Goal ->
Write out the full listing again, exactly as it stands.
____________________
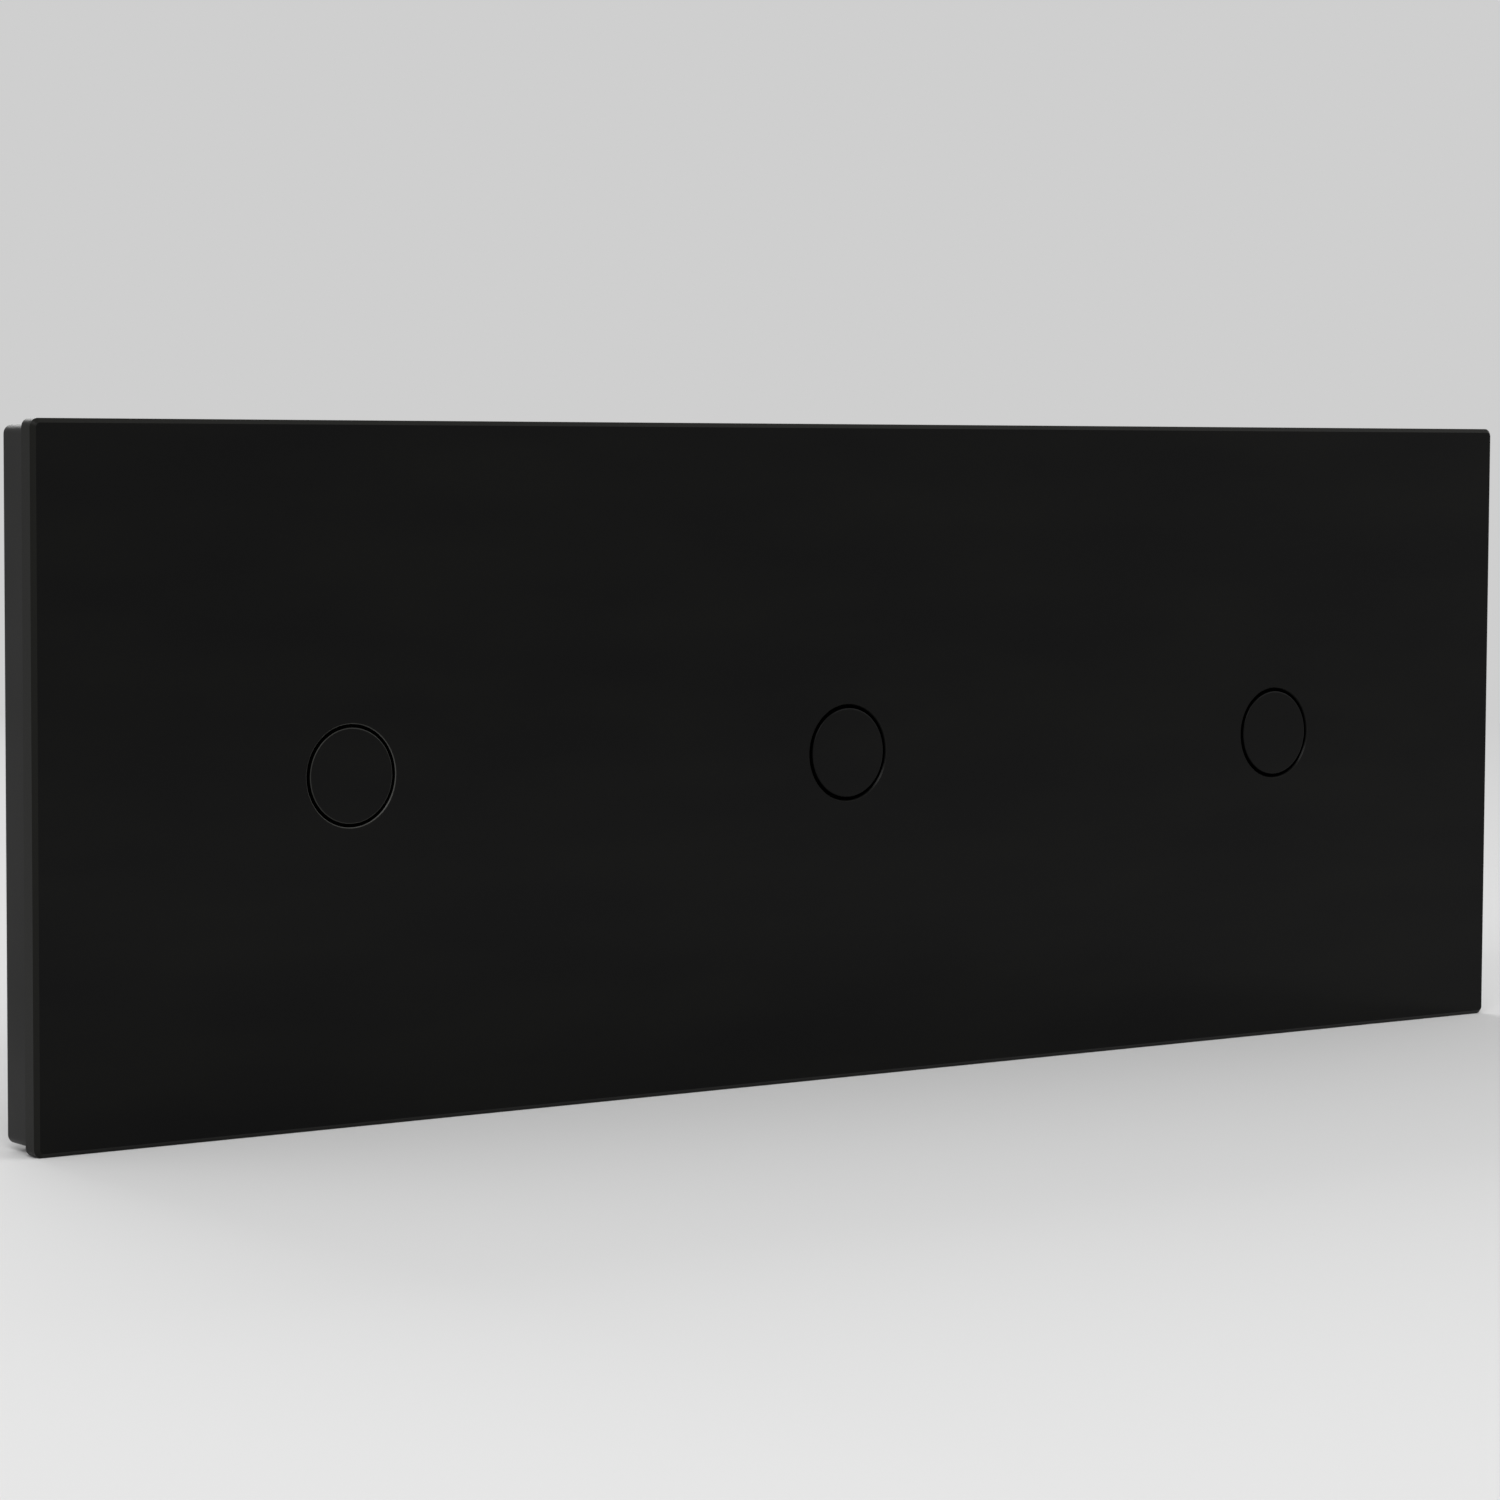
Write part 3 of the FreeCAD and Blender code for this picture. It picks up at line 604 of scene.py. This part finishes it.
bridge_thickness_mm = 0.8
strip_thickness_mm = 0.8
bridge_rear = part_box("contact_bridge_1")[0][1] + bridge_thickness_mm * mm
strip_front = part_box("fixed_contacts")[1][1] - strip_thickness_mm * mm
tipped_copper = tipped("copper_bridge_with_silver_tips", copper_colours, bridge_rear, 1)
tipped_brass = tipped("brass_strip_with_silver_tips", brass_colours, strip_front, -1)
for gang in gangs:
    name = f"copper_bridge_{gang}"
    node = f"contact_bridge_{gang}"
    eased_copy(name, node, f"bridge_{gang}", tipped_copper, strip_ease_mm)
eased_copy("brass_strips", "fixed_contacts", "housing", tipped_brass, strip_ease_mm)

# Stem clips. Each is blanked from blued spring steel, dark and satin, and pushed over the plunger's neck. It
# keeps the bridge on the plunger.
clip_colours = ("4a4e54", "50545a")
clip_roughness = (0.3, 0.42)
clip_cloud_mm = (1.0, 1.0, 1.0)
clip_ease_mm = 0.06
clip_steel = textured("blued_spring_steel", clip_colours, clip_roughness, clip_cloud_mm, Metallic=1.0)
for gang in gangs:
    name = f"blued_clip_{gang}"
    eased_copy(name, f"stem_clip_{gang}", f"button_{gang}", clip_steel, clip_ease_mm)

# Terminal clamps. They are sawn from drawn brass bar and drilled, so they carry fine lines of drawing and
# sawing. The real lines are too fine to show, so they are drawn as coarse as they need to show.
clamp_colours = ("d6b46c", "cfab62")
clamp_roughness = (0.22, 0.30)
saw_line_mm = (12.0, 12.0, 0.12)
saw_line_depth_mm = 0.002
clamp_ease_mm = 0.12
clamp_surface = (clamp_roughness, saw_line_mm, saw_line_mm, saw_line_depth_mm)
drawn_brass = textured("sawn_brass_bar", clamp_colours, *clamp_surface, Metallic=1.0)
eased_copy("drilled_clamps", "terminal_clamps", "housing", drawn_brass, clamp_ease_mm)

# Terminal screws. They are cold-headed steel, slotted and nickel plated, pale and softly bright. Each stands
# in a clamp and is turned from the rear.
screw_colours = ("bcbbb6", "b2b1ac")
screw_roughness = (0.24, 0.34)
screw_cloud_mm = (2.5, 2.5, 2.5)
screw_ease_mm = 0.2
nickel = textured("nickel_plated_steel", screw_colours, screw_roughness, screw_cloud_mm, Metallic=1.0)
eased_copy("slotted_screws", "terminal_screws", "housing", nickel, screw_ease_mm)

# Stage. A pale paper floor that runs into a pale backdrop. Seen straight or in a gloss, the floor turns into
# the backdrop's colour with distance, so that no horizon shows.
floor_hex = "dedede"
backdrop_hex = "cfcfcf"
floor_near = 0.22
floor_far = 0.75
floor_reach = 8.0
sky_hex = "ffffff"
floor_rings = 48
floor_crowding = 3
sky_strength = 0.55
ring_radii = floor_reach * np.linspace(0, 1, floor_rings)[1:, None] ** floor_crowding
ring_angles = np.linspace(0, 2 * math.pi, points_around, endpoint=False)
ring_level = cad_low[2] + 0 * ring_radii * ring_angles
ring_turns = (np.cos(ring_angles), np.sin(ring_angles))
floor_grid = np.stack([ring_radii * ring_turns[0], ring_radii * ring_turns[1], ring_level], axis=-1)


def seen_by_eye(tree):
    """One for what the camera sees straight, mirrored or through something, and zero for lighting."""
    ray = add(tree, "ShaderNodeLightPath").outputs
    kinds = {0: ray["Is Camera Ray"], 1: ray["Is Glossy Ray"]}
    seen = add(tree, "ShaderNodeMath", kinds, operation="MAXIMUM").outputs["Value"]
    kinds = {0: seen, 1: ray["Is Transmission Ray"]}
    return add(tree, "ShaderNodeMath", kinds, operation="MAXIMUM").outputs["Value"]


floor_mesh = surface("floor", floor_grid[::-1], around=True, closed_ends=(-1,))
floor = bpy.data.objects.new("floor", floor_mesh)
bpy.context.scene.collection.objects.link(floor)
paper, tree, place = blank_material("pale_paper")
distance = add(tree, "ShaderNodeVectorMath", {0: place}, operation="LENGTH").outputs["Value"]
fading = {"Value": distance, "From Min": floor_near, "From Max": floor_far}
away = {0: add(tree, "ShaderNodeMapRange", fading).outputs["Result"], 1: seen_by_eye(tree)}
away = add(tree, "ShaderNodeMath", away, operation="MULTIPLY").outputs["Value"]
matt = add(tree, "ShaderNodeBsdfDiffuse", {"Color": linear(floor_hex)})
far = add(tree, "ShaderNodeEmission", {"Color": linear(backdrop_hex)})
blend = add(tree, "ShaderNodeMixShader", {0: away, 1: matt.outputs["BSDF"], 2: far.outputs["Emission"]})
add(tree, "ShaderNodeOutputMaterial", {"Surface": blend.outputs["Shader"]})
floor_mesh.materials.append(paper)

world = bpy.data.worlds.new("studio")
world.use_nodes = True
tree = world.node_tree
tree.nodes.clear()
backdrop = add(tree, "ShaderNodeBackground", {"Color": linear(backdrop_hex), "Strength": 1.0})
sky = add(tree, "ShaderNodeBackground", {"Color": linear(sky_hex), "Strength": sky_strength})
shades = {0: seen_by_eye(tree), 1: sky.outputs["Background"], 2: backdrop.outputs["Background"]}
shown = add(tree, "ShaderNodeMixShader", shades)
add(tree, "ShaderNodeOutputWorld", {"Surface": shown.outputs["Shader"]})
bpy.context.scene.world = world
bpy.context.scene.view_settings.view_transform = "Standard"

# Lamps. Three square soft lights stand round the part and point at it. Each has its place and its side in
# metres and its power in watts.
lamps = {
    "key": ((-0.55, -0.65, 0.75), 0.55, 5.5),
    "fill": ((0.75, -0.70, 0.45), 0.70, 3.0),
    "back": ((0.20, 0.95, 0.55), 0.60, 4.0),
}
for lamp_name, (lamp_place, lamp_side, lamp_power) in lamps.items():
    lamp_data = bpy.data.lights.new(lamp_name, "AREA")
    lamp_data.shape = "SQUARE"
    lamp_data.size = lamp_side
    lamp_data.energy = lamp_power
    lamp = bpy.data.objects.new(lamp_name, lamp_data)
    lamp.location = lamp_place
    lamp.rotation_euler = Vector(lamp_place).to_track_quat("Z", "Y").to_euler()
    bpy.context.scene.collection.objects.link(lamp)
____________________
Completed exercise ->
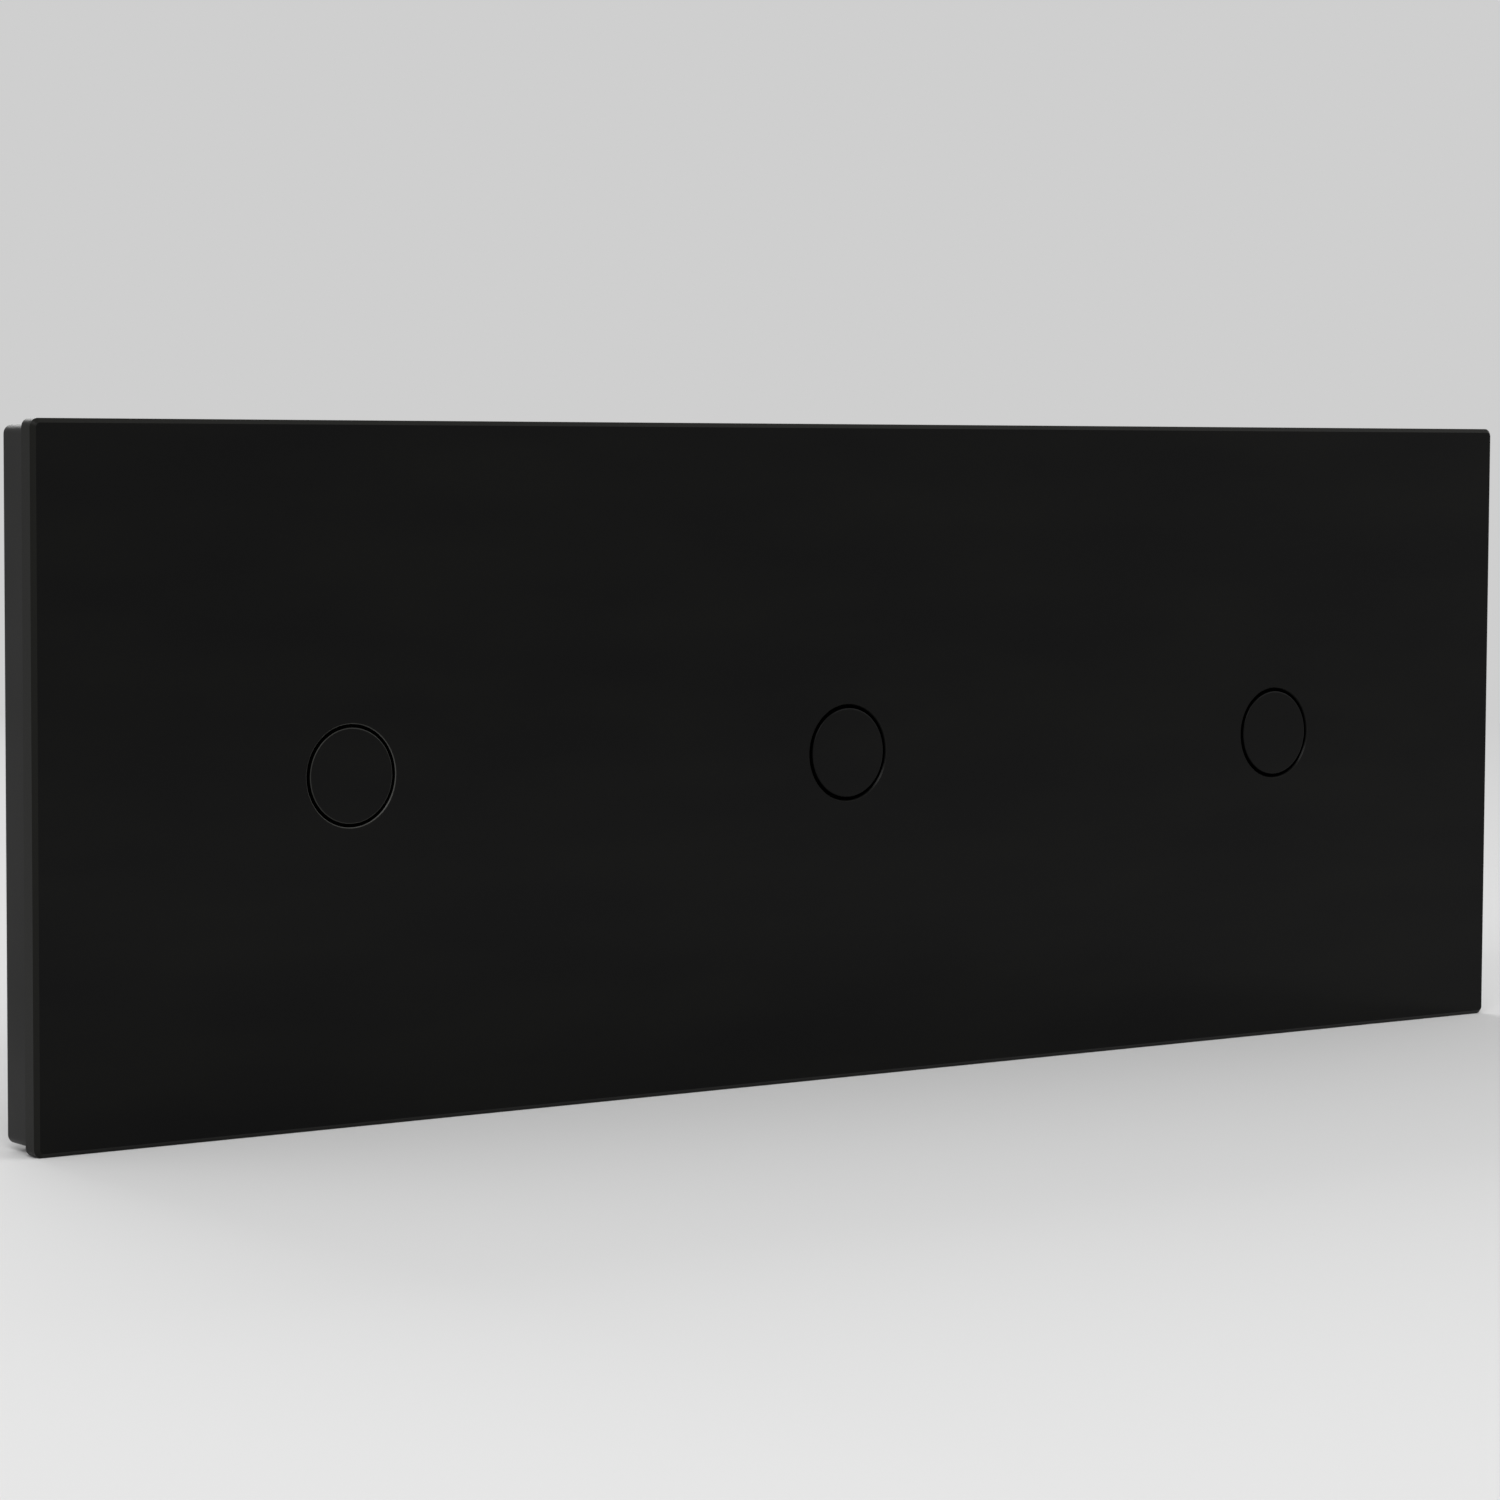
Write part 3 of the FreeCAD and Blender code for this picture. It picks up at line 604 of scene.py. This part finishes it.
bridge_thickness_mm = 0.8
strip_thickness_mm = 0.8
bridge_rear = part_box("contact_bridge_1")[0][1] + bridge_thickness_mm * mm
strip_front = part_box("fixed_contacts")[1][1] - strip_thickness_mm * mm
tipped_copper = tipped("copper_bridge_with_silver_tips", copper_colours, bridge_rear, 1)
tipped_brass = tipped("brass_strip_with_silver_tips", brass_colours, strip_front, -1)
for gang in gangs:
    name = f"copper_bridge_{gang}"
    node = f"contact_bridge_{gang}"
    eased_copy(name, node, f"bridge_{gang}", tipped_copper, strip_ease_mm)
eased_copy("brass_strips", "fixed_contacts", "housing", tipped_brass, strip_ease_mm)

# Stem clips. Each is blanked from blued spring steel, dark and satin, and pushed over the plunger's neck. It
# keeps the bridge on the plunger.
clip_colours = ("4a4e54", "50545a")
clip_roughness = (0.3, 0.42)
clip_cloud_mm = (1.0, 1.0, 1.0)
clip_ease_mm = 0.06
clip_steel = textured("blued_spring_steel", clip_colours, clip_roughness, clip_cloud_mm, Metallic=1.0)
for gang in gangs:
    name = f"blued_clip_{gang}"
    eased_copy(name, f"stem_clip_{gang}", f"button_{gang}", clip_steel, clip_ease_mm)

# Terminal clamps. They are sawn from drawn brass bar and drilled, so they carry fine lines of drawing and
# sawing. The real lines are too fine to show, so they are drawn as coarse as they need to show.
clamp_colours = ("d6b46c", "cfab62")
clamp_roughness = (0.22, 0.30)
saw_line_mm = (12.0, 12.0, 0.12)
saw_line_depth_mm = 0.002
clamp_ease_mm = 0.12
clamp_surface = (clamp_roughness, saw_line_mm, saw_line_mm, saw_line_depth_mm)
drawn_brass = textured("sawn_brass_bar", clamp_colours, *clamp_surface, Metallic=1.0)
eased_copy("drilled_clamps", "terminal_clamps", "housing", drawn_brass, clamp_ease_mm)

# Terminal screws. They are cold-headed steel, slotted and nickel plated, pale and softly bright. Each stands
# in a clamp and is turned from the rear.
screw_colours = ("bcbbb6", "b2b1ac")
screw_roughness = (0.24, 0.34)
screw_cloud_mm = (2.5, 2.5, 2.5)
screw_ease_mm = 0.2
nickel = textured("nickel_plated_steel", screw_colours, screw_roughness, screw_cloud_mm, Metallic=1.0)
eased_copy("slotted_screws", "terminal_screws", "housing", nickel, screw_ease_mm)

# Stage. A pale paper floor that runs into a pale backdrop. Seen straight or in a gloss, the floor turns into
# the backdrop's colour with distance, so that no horizon shows.
floor_hex = "dedede"
backdrop_hex = "cfcfcf"
floor_near = 0.22
floor_far = 0.75
floor_reach = 8.0
sky_hex = "ffffff"
floor_rings = 48
floor_crowding = 3
sky_strength = 0.55
ring_radii = floor_reach * np.linspace(0, 1, floor_rings)[1:, None] ** floor_crowding
ring_angles = np.linspace(0, 2 * math.pi, points_around, endpoint=False)
ring_level = cad_low[2] + 0 * ring_radii * ring_angles
ring_turns = (np.cos(ring_angles), np.sin(ring_angles))
floor_grid = np.stack([ring_radii * ring_turns[0], ring_radii * ring_turns[1], ring_level], axis=-1)


def seen_by_eye(tree):
    """One for what the camera sees straight, mirrored or through something, and zero for lighting."""
    ray = add(tree, "ShaderNodeLightPath").outputs
    kinds = {0: ray["Is Camera Ray"], 1: ray["Is Glossy Ray"]}
    seen = add(tree, "ShaderNodeMath", kinds, operation="MAXIMUM").outputs["Value"]
    kinds = {0: seen, 1: ray["Is Transmission Ray"]}
    return add(tree, "ShaderNodeMath", kinds, operation="MAXIMUM").outputs["Value"]


floor_mesh = surface("floor", floor_grid[::-1], around=True, closed_ends=(-1,))
floor = bpy.data.objects.new("floor", floor_mesh)
bpy.context.scene.collection.objects.link(floor)
paper, tree, place = blank_material("pale_paper")
distance = add(tree, "ShaderNodeVectorMath", {0: place}, operation="LENGTH").outputs["Value"]
fading = {"Value": distance, "From Min": floor_near, "From Max": floor_far}
away = {0: add(tree, "ShaderNodeMapRange", fading).outputs["Result"], 1: seen_by_eye(tree)}
away = add(tree, "ShaderNodeMath", away, operation="MULTIPLY").outputs["Value"]
matt = add(tree, "ShaderNodeBsdfDiffuse", {"Color": linear(floor_hex)})
far = add(tree, "ShaderNodeEmission", {"Color": linear(backdrop_hex)})
blend = add(tree, "ShaderNodeMixShader", {0: away, 1: matt.outputs["BSDF"], 2: far.outputs["Emission"]})
add(tree, "ShaderNodeOutputMaterial", {"Surface": blend.outputs["Shader"]})
floor_mesh.materials.append(paper)

world = bpy.data.worlds.new("studio")
world.use_nodes = True
tree = world.node_tree
tree.nodes.clear()
backdrop = add(tree, "ShaderNodeBackground", {"Color": linear(backdrop_hex), "Strength": 1.0})
sky = add(tree, "ShaderNodeBackground", {"Color": linear(sky_hex), "Strength": sky_strength})
shades = {0: seen_by_eye(tree), 1: sky.outputs["Background"], 2: backdrop.outputs["Background"]}
shown = add(tree, "ShaderNodeMixShader", shades)
add(tree, "ShaderNodeOutputWorld", {"Surface": shown.outputs["Shader"]})
bpy.context.scene.world = world
bpy.context.scene.view_settings.view_transform = "Standard"

# Lamps. Three square soft lights stand round the part and point at it. Each has its place and its side in
# metres and its power in watts.
lamps = {
    "key": ((-0.55, -0.65, 0.75), 0.55, 5.5),
    "fill": ((0.75, -0.70, 0.45), 0.70, 3.0),
    "back": ((0.20, 0.95, 0.55), 0.60, 4.0),
}
for lamp_name, (lamp_place, lamp_side, lamp_power) in lamps.items():
    lamp_data = bpy.data.lights.new(lamp_name, "AREA")
    lamp_data.shape = "SQUARE"
    lamp_data.size = lamp_side
    lamp_data.energy = lamp_power
    lamp = bpy.data.objects.new(lamp_name, lamp_data)
    lamp.location = lamp_place
    lamp.rotation_euler = Vector(lamp_place).to_track_quat("Z", "Y").to_euler()
    bpy.context.scene.collection.objects.link(lamp)